#### Objective:
Look through the lines below and extract any with the word "that".
☆ ☆ ☆
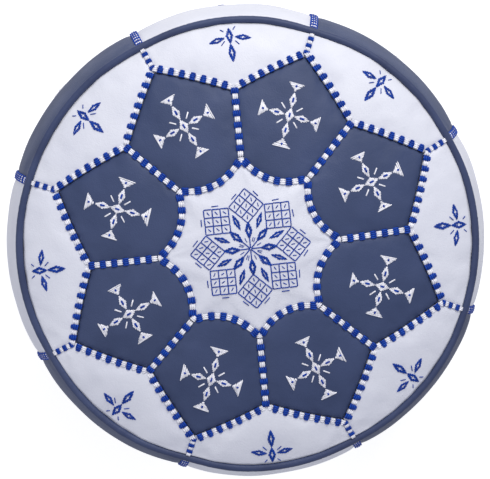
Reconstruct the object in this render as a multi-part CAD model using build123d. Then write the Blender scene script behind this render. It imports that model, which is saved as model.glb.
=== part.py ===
from build123d import *
import math
import os

# Round leather pouf: a drum of sewn leather panels, stuffed tight, that sits flat on the floor.
# The top is a patchwork of one medallion, eight petals and eight rim panels, the wall has eight
# panels, and the base has two halves with a zip between them. Plaits of silk thread cover the
# seams of the top and the wall, and a leather piping runs round both edges of the wall.
# Millimetres, +Z up, the origin at the middle of the base, and the zip along X.

# Driving dimensions of the stuffed pouf
BELLY_RADIUS = 260.0  # the widest point of the wall
BELLY_HEIGHT = 157.0
WALL_ARC_RADIUS = 312.0  # how roundly the wall bulges between its two edges
CROWN_HEIGHT = 320.0
TOP_RIM_RADIUS = 229.2  # where the top leather meets the piping
TOP_RIM_HEIGHT = 285.5
BASE_RIM_RADIUS = 219.9
LEATHER = 1.6
SEAM_GAP = 0.6  # between the cut edges of two panels
SECTORS = 8
SECTOR = 360 / SECTORS
MIDWAY = 200.0  # a height between the base and the top panels
ABOVE = 340.0  # clear above the crown
BEYOND = 300.0  # clear outside the wall

# Patchwork of the top, as radii of its seams in plan
MEDALLION_POINT = 92.0  # where two petals and the medallion meet
MEDALLION_WAIST = 73.0  # the medallion between two points
PETAL_SHOULDER = 161.0  # where two petals and a rim panel meet
PETAL_TIP = 204.0  # where a petal meets the seam between two rim panels

# Thread plaits
PLAIT_WIDTH = 7.0
PLAIT_HEIGHT = 2.4
PLAIT_CLEARANCE = 0.15
PLAIT_END = 3.6  # each plait stops this far short of a junction of seams

# Piping: a cord in a strip of leather, whose flange is sewn between two panels
PIPING_RADIUS = 4.2
PIPING_LEATHER = 1.0
PIPING_CORD_RADIUS = 3.1
PIPING_FLANGE = 8.0  # from the cord's centre
PIPING_FLANGE_THICKNESS = 1.6
TOP_PIPING = (233.6, 284.0)  # radius and height of the cord's centre
BASE_PIPING = (224.3, 6.5)
WALL_TOP = 279.5
WALL_BOTTOM = 11.0

# Inner bag and stuffing. The bag's edges are rounder than the leather's, clear of the piping.
BAG_GAP = 2.5
BAG_CLOTH = 0.8
BAG_CORNER = 62.0
BAG_SEAM_TOP = 255.0
BAG_SEAM_BASE = 32.0
STUFFING_GAP = 0.2

# Base, and the channel pressed up into it along the zip, which keeps the slider off the floor
BASE_BEVEL = 4.0
CHANNEL_LENGTH = 382.0  # of its flat top, as is the width
CHANNEL_WIDTH = 35.0
CHANNEL_RISE = 7.4
CHANNEL_TAPER = 66.0  # its sides lean this far from upright
BAG_LIFT = 0.5  # the bag stands this much higher over the zip than elsewhere

# Zip
ZIP_HALF_LENGTH = 178.0
ZIP_SLOT_WIDTH = 13.0
ZIP_SLOT_END = 4.0  # the slot in the leather runs this far past the zip
CHAIN_GAP = 1.2  # room for the slider's neck
TAPE_WIDTH = 14.4
TAPE_THICKNESS = 0.6
COIL_WIDTH = 2.6
COIL_HEIGHT = 2.2
STOP_LENGTH = 2.0
STOP_INSET = 1.5  # from the end of the tape to a stop's middle
STOP_BEVEL = 0.4
TAPE_FLOOR = CHANNEL_RISE + LEATHER + 0.1  # the tape lies on the leather's inner face
COIL_FLOOR = TAPE_FLOOR - COIL_HEIGHT
TAPE_TOP = TAPE_FLOOR + TAPE_THICKNESS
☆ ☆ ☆
#### Exercise solution:
Reconstruct the object in this render as a multi-part CAD model using build123d. Then write the Blender scene script behind this render. It imports that model, which is saved as model.glb.
# Round leather pouf: a drum of sewn leather panels, stuffed tight, that sits flat on the floor.